Dataset excerpt:
--------------------------------------------------
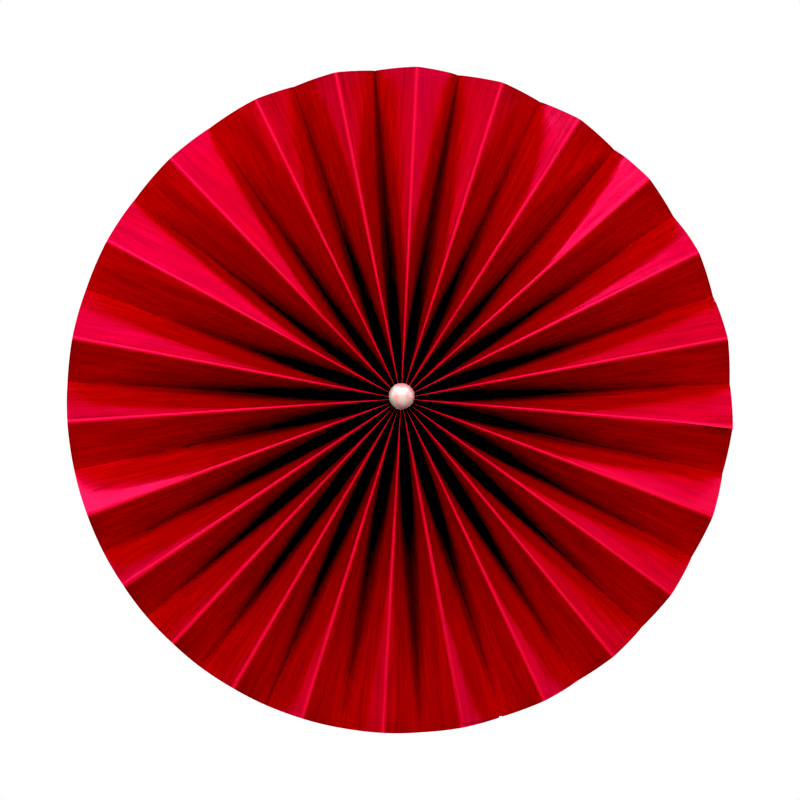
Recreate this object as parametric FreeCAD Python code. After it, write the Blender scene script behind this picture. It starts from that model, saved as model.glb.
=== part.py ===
import FreeCAD, Part

import math
import os

# A round wall rosette of red card, 12 inches across, with a pearl bead in the middle.
# Five strips of card are folded into an accordion, lapped end to end with double-sided tape,
# and gathered round a plug of glue, so that the folds fan out to the rim.
# The face looks along -Y and +Z is up. The origin is the middle of the back face.

# Overall size, in millimetres
DIAMETER = 304.8
PANEL_WIDTH = 27.0

# How far each pleat is spread in degrees, from one front fold to the next and counter-clockwise as
# the face is seen. The spreads are scaled to close the circle.
PLEAT_SPREADS = (
    15.3, 15.7, 15.4, 15.7, 14.8, 15.0, 14.1, 14.6, 17.9, 17.9, 17.8, 14.5,
    16.4, 13.6, 13.0, 12.9, 12.9, 14.1, 13.8, 14.8, 14.1, 14.7, 15.2, 15.8,
)
FIRST_FOLD_BEARING = -4.7

# How many pleats each strip of card makes
PLEAT_COUNTS = (4, 5, 5, 5, 5)

# A panel can't twist as its pleat opens, so it bends along a slanting line instead. Beyond that line
# lies a flatter facet, a flare, which starts as a point on the front fold and widens to the rim.
# Each flared panel: where the flare starts as a share of the radius, how much of the panel it takes
# up at the rim, and how many degrees flatter it is there than a straight panel. Panels count
# counter-clockwise, two to a front fold, first the one on its counter-clockwise side.
FLARES = {
    0: (0.50, 0.90, 2),
    2: (0.42, 0.75, 5),
    4: (0.45, 0.40, 7),
    6: (0.55, 0.62, 8),
    7: (0.55, 0.92, 1),
    8: (0.70, 0.92, 2),
    10: (0.38, 0.90, 2),
    11: (0.38, 0.75, 5),
    12: (0.32, 0.88, 2),
    13: (0.65, 0.92, 2),
    14: (0.55, 0.45, 3),
    15: (0.60, 0.92, 2),
    16: (0.55, 0.30, 4),
    17: (0.30, 0.92, 1),
    19: (0.25, 0.92, 2),
    21: (0.35, 0.60, 3),
    23: (0.45, 0.40, 3),
    33: (0.60, 0.40, 6),
    35: (0.45, 0.40, 5),
    36: (0.45, 0.35, 4),
    37: (0.50, 0.45, 3),
    38: (0.60, 0.40, 5),
    40: (0.60, 0.50, 5),
    42: (0.42, 0.80, 3),
    44: (0.40, 0.88, 3),
    46: (0.45, 0.90, 2),
}
NO_FLARE = (0.60, 0.40, 0)
FLARE_EDGE_CURVE = 1.5
NARROWEST_FLARE = 0.08

# The card and its folds
CARD_THICKNESS = 0.25
HUB_RADIUS = 5.0
CREASE_HALF_AT_HUB = 0.25
CREASE_OPENS_OVER = 6.0
FRONT_CREASE_HALF = 0.6
REAR_CREASE_HALF = 0.4

# Where the shape of the pleats is set, as shares of the way from the hub to the rim
STATIONS = (0.0, 0.05, 0.16, 0.34, 0.5, 0.64, 0.77, 0.89, 1.0)

# The lapped joints between two strips
TAPE_THICKNESS = 0.1
TAPE_CLEARANCE = 0.015
TAPE_SPAN = (0.15, 0.65)
LEAST_TAPE_STEP = 0.05
FLAP_SHORTER_BY = 1.0

# The middle
BEAD_DIAMETER = 12.0
BEAD_ABOVE_CENTRE = 1.0
GLUE_CLEARANCE = 0.05
BACK_DISC_DIAMETER = 42.0
BACK_DISC_THICKNESS = 0.5
BACK_DISC_CLEARANCE = 0.05

RIM_RADIUS = DIAMETER / 2
HALF_GATHER = PANEL_WIDTH / 2 + CARD_THICKNESS / 2
MIDDLE_PLANE = BACK_DISC_THICKNESS + BACK_DISC_CLEARANCE + HALF_GATHER
LAP_OFFSET = (CARD_THICKNESS + TAPE_THICKNESS) / 2
FULL_TURN = 2 * math.pi
SPREADS = [spread * FULL_TURN / sum(PLEAT_SPREADS) for spread in PLEAT_SPREADS]
SHEET_ENDS = [sum(PLEAT_COUNTS[:i]) for i in range(len(PLEAT_COUNTS) + 1)]
PANEL_COUNT = 2 * len(SPREADS)


def ring_point(radius, along, height):
    """The point this far along the circle of a radius and this far in front of the middle plane."""
    bearing = along / radius
    forward = MIDDLE_PLANE + height
    return FreeCAD.Vector(radius * math.cos(bearing), -forward, radius * math.sin(bearing))


def flat_point(along, height):
    """A point of a cross-section, with the circle it lies on rolled out flat."""
    return FreeCAD.Vector(along, height, 0)


def station_radii():
    return [HUB_RADIUS + share * (RIM_RADIUS - HUB_RADIUS) for share in STATIONS]


def front_fold_bearing(number):
    turns, position = divmod(number, len(SPREADS))
    return math.radians(FIRST_FOLD_BEARING) + turns * FULL_TURN + sum(SPREADS[:position])


def fold_bearing(fold):
    """Even folds are front folds, and each odd one is the rear fold midway to the next."""
    before = front_fold_bearing(fold // 2)
    after = front_fold_bearing((fold + 1) // 2)
    return (before + after) / 2


def pleat_depth(pleat, radius):
    """How deep a pleat is where its panels, of a fixed width, are spread this far apart."""
    spread = SPREADS[pleat % len(SPREADS)]
    half_pitch = 2 * radius * math.sin(spread / 4)
    return math.sqrt(PANEL_WIDTH**2 - half_pitch**2)


def fold_height(fold, radius):
    """The height of a fold's middle line over the middle plane.

    A front fold settles midway between the middles of its two pleats.
    """
    pleat = fold // 2
    if fold % 2 == 0:
        return (pleat_depth(pleat - 1, radius) + pleat_depth(pleat, radius)) / 4
    front = (fold_height(fold - 1, radius) + fold_height(fold + 1, radius)) / 2
    return front - pleat_depth(pleat, radius)


def crease_half(fold, radius):
    """Half the width of the flat worn on a fold, which is sharper where it is gathered at the hub."""
    free = REAR_CREASE_HALF if fold % 2 else FRONT_CREASE_HALF
    squeezed = math.exp(-(radius - HUB_RADIUS) / CREASE_OPENS_OVER)
    return free + squeezed * (CREASE_HALF_AT_HUB - free)


def panel_folds(panel):
    """The front and the rear fold of a panel, and which way round the circle the rear one lies."""
    front = panel + panel % 2
    rear = panel + 1 - panel % 2
    return front, rear, rear - front


def panel_chord(panel, radius):
    """The two ends of a panel's cross-section, where it leaves its front fold and meets its rear one."""
    front, rear, side = panel_folds(panel)
    along_front = radius * fold_bearing(front) + side * crease_half(front, radius)
    along_rear = radius * fold_bearing(rear) - side * crease_half(rear, radius)
    start = flat_point(along_front, fold_height(front, radius))
    return start, flat_point(along_rear, fold_height(rear, radius))


def panel_slope(panel, radius):
    """The angle between a straight panel and the plane of the rosette."""
    start, end = panel_chord(panel, radius)
    return math.atan2(start.y - end.y, abs(end.x - start.x))


def flare_at(panel, radius):
    """Where a panel bends, as a share of its width, and how far it stands out there."""
    start, share_at_rim, flatter = FLARES.get(panel % PANEL_COUNT, NO_FLARE)
    grown = max(0.0, (radius / RIM_RADIUS - start) / (1 - start)) ** FLARE_EDGE_CURVE
    turn = panel_slope(panel, radius) - panel_slope(panel, RIM_RADIUS) + math.radians(flatter)
    lift = share_at_rim * grown * PANEL_WIDTH * math.sin(turn)
    return max(share_at_rim * grown, NARROWEST_FLARE), lift


def is_lapped(panel):
    return panel % 2 == 0 and panel // 2 in SHEET_ENDS


def panel_steps(panel, radius):
    """The shares of a panel's width at which its cross-section has points. In a lap, some of them lie
    at the tape's edges, so that the card and the tape nest."""
    bend = flare_at(panel, radius)[0]
    if not is_lapped(panel):
        return [0, bend, 1]
    tape_start, tape_end = TAPE_SPAN
    bend_in_tape = min(max(bend, tape_start + LEAST_TAPE_STEP), tape_end - LEAST_TAPE_STEP)
    return [0, tape_start, bend_in_tape, max(tape_end, bend), 1]


def panel_points(panel, radius, steps):
    """Points across one panel, at shares of its width from its front fold, counter-clockwise."""
    start, end = panel_chord(panel, radius)
    side = panel_folds(panel)[2]
    down = end - start
    outward = FreeCAD.Vector(-down.y, down.x, 0) * side
    outward.normalize()
    bend, lift = flare_at(panel, radius)
    points = []
    for step in steps:
        rise = lift * min(step / bend, (1 - step) / (1 - bend))
        points.append(start + down * step + outward * rise)
    return points if side > 0 else points[::-1]


def sheet_line(first, last, radius):
    """The middle line of a strip at one radius.

    It starts with its free edge on one front fold, on the outside of the lap there, and ends past
    another front fold with a flap on the inside of the next lap.
    """
    opening = panel_points(2 * first, radius, panel_steps(2 * first, radius))
    line = offset_line(opening, LAP_OFFSET)
    for panel in range(2 * first + 1, 2 * last):
        line += panel_points(panel, radius, panel_steps(panel, radius))
    flap_steps = panel_steps(2 * last, radius)
    flap_steps[-1] -= FLAP_SHORTER_BY / PANEL_WIDTH
    flap = panel_points(2 * last, radius, flap_steps)
    return line + offset_line(flap, -LAP_OFFSET)


def tape_line(seam, radius):
    return panel_points(2 * seam, radius, panel_steps(2 * seam, radius)[1:-1])


def offset_line(line, distance):
    """The line moved sideways to its left by a distance, with its corners mitred."""
    moved = []
    last = len(line) - 1
    for i, point in enumerate(line):
        before = line[max(i, 1)] - line[max(i, 1) - 1]
        after = line[min(i, last - 1) + 1] - line[min(i, last - 1)]
        before.normalize()
        after.normalize()
        middle = before + after
        middle.normalize()
        reach = distance / middle.dot(after)
        moved.append(point + FreeCAD.Vector(-middle.y, middle.x, 0) * reach)
    return moved


def wrapped(line, radius):
    """The points of a flat cross-section line, rolled back onto its circle."""
    return [ring_point(radius, point.x, point.y) for point in line]


def triangle(a, b, c):
    return Part.Face(Part.makePolygon([a, b, c, a]))


def facets(line_a, line_b):
    """The skin between two lines of as many points. Twisted card has no flat panels, so each of its
    four-sided pieces is two flat ones, split the same way in every layer so that the layers nest."""
    faces = []
    for i in range(len(line_a) - 1):
        faces.append(triangle(line_a[i], line_a[i + 1], line_b[i + 1]))
        faces.append(triangle(line_a[i], line_b[i + 1], line_b[i]))
    return faces


def thin_band(line_at, radii, thickness):
    """The solid of a thin folded band, from the middle line that it has at each radius."""
    fronts = [wrapped(offset_line(line_at(radius), thickness / 2), radius) for radius in radii]
    rears = [wrapped(offset_line(line_at(radius), -thickness / 2), radius) for radius in radii]
    faces = facets(fronts[0], rears[0]) + facets(fronts[-1], rears[-1])
    for i in range(len(radii) - 1):
        faces += facets(fronts[i], fronts[i + 1]) + facets(rears[i], rears[i + 1])
    for end in (0, -1):
        front_corners = [line[end] for line in fronts]
        rear_corners = [line[end] for line in rears]
        faces += facets(front_corners, rear_corners)
    shell = Part.makeCompound(faces)
    shell.sewShape()
    solid = Part.makeSolid(shell.Shells[0])
    if solid.Volume < 0:
        solid.reverse()
    return solid


def paper_sheet(first, last):
    return thin_band(lambda radius: sheet_line(first, last, radius), station_radii(), CARD_THICKNESS)


def seam_tape(seam):
    """Tape in the lap over one front fold, short of the hub and of the rim."""
    thickness = TAPE_THICKNESS - 2 * TAPE_CLEARANCE
    return thin_band(lambda radius: tape_line(seam, radius), station_radii()[1:-1], thickness)


def bead_centre():
    """The bead rests on the nearest of the folds round the hub."""
    sideways = HUB_RADIUS - BEAD_ABOVE_CENTRE
    height = HALF_GATHER + math.sqrt((BEAD_DIAMETER / 2) ** 2 - sideways**2)
    return FreeCAD.Vector(0, -(MIDDLE_PLANE + height), BEAD_ABOVE_CENTRE)


def pearl_bead():
    return Part.makeSphere(BEAD_DIAMETER / 2, bead_centre())


def glue_plug():
    """Glue that fills the hub from the backing disc to the folds' front, with the bead's seat in it."""
    start = BACK_DISC_THICKNESS + BACK_DISC_CLEARANCE
    length = 2 * HALF_GATHER
    forward = FreeCAD.Vector(0, -1, 0)
    base = FreeCAD.Vector(0, -start, 0)
    plug = Part.makeCylinder(HUB_RADIUS - GLUE_CLEARANCE, length, base, forward)
    seat = Part.makeSphere(BEAD_DIAMETER / 2 + GLUE_CLEARANCE, bead_centre())
    return plug.cut(seat)


def back_disc():
    forward = FreeCAD.Vector(0, -1, 0)
    return Part.makeCylinder(BACK_DISC_DIAMETER / 2, BACK_DISC_THICKNESS, FreeCAD.Vector(0, 0, 0), forward)


def nodes():
    parts = {}
    for i in range(len(SHEET_ENDS) - 1):
        parts[f"paper_sheet_{i + 1}"] = paper_sheet(SHEET_ENDS[i], SHEET_ENDS[i + 1])
        parts[f"seam_tape_{i + 1}"] = seam_tape(SHEET_ENDS[i])
    parts["glue_plug"] = glue_plug()
    parts["back_disc"] = back_disc()
    parts["pearl_bead"] = pearl_bead()
    return parts


os.makedirs("parts", exist_ok=True)
for name, solid in nodes().items():
    solid.exportStep(f"parts/{name}.step")
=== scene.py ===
import math

import bpy
import numpy as np
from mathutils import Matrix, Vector

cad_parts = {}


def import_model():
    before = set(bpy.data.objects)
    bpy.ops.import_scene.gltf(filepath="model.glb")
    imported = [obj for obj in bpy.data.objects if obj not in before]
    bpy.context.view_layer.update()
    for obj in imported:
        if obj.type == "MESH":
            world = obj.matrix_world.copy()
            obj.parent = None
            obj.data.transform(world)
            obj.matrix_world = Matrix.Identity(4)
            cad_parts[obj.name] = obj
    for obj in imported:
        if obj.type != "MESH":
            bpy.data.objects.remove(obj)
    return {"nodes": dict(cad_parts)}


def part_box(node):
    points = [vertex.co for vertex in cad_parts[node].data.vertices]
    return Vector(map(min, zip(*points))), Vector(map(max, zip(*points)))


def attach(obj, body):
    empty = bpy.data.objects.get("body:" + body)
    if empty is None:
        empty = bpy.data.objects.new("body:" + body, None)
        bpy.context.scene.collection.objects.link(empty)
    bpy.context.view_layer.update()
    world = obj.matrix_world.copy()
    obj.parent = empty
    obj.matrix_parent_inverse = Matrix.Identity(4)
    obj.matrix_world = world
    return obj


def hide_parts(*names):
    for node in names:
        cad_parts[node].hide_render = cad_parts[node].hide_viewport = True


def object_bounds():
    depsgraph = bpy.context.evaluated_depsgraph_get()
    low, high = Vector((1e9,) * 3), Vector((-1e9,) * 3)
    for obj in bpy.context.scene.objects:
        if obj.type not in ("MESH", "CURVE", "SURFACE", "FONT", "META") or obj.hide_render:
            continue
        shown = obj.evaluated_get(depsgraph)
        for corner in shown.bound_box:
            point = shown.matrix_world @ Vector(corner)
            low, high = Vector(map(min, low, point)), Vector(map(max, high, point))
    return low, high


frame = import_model()
cad_low, cad_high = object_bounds()

# The paper fan rosette, dressed: five strips of folded card, the tape in their laps, the finishes of
# all the pieces, and the studio. Lengths are in millimetres up to the point where a mesh is made.
MM = 0.001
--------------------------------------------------
What you need to do: Quote exactly the lines running from the start of the listing above through the line where "FIRST_FOLD_BEARING = -4.7" is found, and output no other lines.

Output of the task:
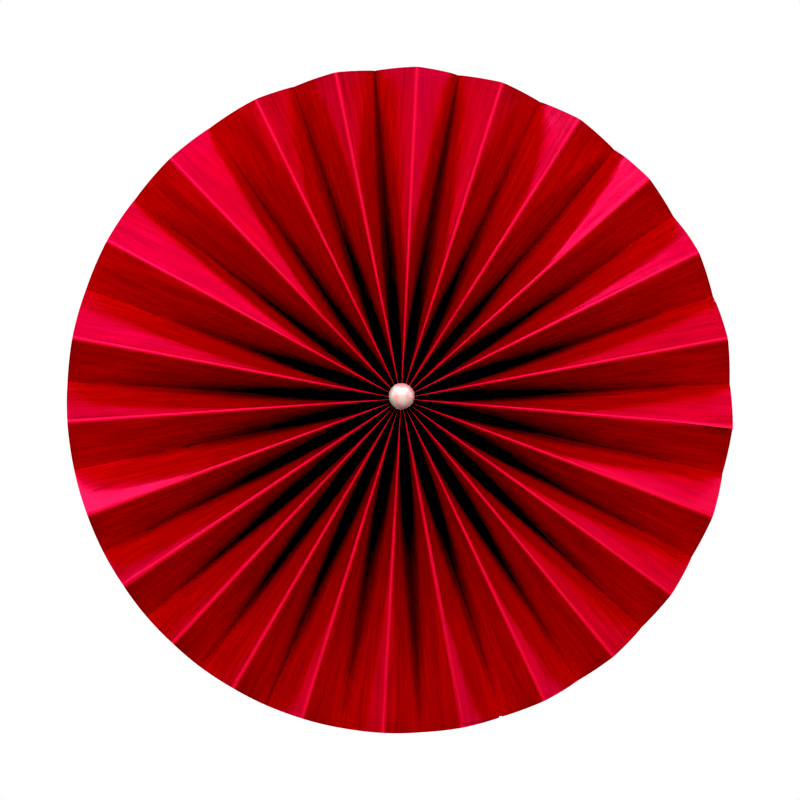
Recreate this object as parametric FreeCAD Python code. After it, write the Blender scene script behind this picture. It starts from that model, saved as model.glb.
=== part.py ===
import FreeCAD, Part

import math
import os

# A round wall rosette of red card, 12 inches across, with a pearl bead in the middle.
# Five strips of card are folded into an accordion, lapped end to end with double-sided tape,
# and gathered round a plug of glue, so that the folds fan out to the rim.
# The face looks along -Y and +Z is up. The origin is the middle of the back face.

# Overall size, in millimetres
DIAMETER = 304.8
PANEL_WIDTH = 27.0

# How far each pleat is spread in degrees, from one front fold to the next and counter-clockwise as
# the face is seen. The spreads are scaled to close the circle.
PLEAT_SPREADS = (
    15.3, 15.7, 15.4, 15.7, 14.8, 15.0, 14.1, 14.6, 17.9, 17.9, 17.8, 14.5,
    16.4, 13.6, 13.0, 12.9, 12.9, 14.1, 13.8, 14.8, 14.1, 14.7, 15.2, 15.8,
)
FIRST_FOLD_BEARING = -4.7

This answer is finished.